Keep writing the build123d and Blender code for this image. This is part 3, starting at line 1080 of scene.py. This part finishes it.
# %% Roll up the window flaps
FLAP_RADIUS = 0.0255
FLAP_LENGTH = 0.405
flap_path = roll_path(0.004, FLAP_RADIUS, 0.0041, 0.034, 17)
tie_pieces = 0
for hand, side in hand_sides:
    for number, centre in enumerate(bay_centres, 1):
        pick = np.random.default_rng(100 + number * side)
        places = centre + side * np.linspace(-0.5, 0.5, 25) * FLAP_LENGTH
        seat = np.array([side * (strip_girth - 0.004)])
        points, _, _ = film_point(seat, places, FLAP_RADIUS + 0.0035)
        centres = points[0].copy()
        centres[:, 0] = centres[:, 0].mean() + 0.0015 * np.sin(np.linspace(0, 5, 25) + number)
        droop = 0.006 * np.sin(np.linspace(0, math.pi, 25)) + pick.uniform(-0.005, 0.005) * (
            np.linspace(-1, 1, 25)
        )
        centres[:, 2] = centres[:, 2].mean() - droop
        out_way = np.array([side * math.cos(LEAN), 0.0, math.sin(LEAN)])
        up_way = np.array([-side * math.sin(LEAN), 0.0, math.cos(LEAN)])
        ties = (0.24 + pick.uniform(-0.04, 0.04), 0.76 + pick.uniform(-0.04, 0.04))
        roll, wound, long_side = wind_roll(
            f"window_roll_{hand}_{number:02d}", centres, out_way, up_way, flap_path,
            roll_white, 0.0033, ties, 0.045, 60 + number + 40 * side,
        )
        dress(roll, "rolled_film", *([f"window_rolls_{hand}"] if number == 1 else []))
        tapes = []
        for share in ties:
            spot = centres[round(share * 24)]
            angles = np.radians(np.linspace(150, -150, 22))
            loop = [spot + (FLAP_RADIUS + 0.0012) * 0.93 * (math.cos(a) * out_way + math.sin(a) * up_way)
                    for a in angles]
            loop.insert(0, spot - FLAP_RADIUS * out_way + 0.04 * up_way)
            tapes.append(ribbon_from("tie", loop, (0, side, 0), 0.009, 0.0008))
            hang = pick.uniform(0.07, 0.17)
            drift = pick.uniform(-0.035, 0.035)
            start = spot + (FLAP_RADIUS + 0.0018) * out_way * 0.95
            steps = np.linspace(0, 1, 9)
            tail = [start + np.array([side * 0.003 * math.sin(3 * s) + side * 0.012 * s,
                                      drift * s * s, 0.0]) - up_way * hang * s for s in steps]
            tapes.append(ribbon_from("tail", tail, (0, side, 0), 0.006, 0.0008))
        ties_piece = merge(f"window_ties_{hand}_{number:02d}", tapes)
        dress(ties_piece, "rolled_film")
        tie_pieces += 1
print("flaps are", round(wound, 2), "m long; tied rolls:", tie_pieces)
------
▸ **Task description**: Retype the material in full. Each word must match.

▸ **In response**:
Keep writing the build123d and Blender code for this image. This is part 3, starting at line 1080 of scene.py. This part finishes it.
# %% Roll up the window flaps
FLAP_RADIUS = 0.0255
FLAP_LENGTH = 0.405
flap_path = roll_path(0.004, FLAP_RADIUS, 0.0041, 0.034, 17)
tie_pieces = 0
for hand, side in hand_sides:
    for number, centre in enumerate(bay_centres, 1):
        pick = np.random.default_rng(100 + number * side)
        places = centre + side * np.linspace(-0.5, 0.5, 25) * FLAP_LENGTH
        seat = np.array([side * (strip_girth - 0.004)])
        points, _, _ = film_point(seat, places, FLAP_RADIUS + 0.0035)
        centres = points[0].copy()
        centres[:, 0] = centres[:, 0].mean() + 0.0015 * np.sin(np.linspace(0, 5, 25) + number)
        droop = 0.006 * np.sin(np.linspace(0, math.pi, 25)) + pick.uniform(-0.005, 0.005) * (
            np.linspace(-1, 1, 25)
        )
        centres[:, 2] = centres[:, 2].mean() - droop
        out_way = np.array([side * math.cos(LEAN), 0.0, math.sin(LEAN)])
        up_way = np.array([-side * math.sin(LEAN), 0.0, math.cos(LEAN)])
        ties = (0.24 + pick.uniform(-0.04, 0.04), 0.76 + pick.uniform(-0.04, 0.04))
        roll, wound, long_side = wind_roll(
            f"window_roll_{hand}_{number:02d}", centres, out_way, up_way, flap_path,
            roll_white, 0.0033, ties, 0.045, 60 + number + 40 * side,
        )
        dress(roll, "rolled_film", *([f"window_rolls_{hand}"] if number == 1 else []))
        tapes = []
        for share in ties:
            spot = centres[round(share * 24)]
            angles = np.radians(np.linspace(150, -150, 22))
            loop = [spot + (FLAP_RADIUS + 0.0012) * 0.93 * (math.cos(a) * out_way + math.sin(a) * up_way)
                    for a in angles]
            loop.insert(0, spot - FLAP_RADIUS * out_way + 0.04 * up_way)
            tapes.append(ribbon_from("tie", loop, (0, side, 0), 0.009, 0.0008))
            hang = pick.uniform(0.07, 0.17)
            drift = pick.uniform(-0.035, 0.035)
            start = spot + (FLAP_RADIUS + 0.0018) * out_way * 0.95
            steps = np.linspace(0, 1, 9)
            tail = [start + np.array([side * 0.003 * math.sin(3 * s) + side * 0.012 * s,
                                      drift * s * s, 0.0]) - up_way * hang * s for s in steps]
            tapes.append(ribbon_from("tail", tail, (0, side, 0), 0.006, 0.0008))
        ties_piece = merge(f"window_ties_{hand}_{number:02d}", tapes)
        dress(ties_piece, "rolled_film")
        tie_pieces += 1
print("flaps are", round(wound, 2), "m long; tied rolls:", tie_pieces)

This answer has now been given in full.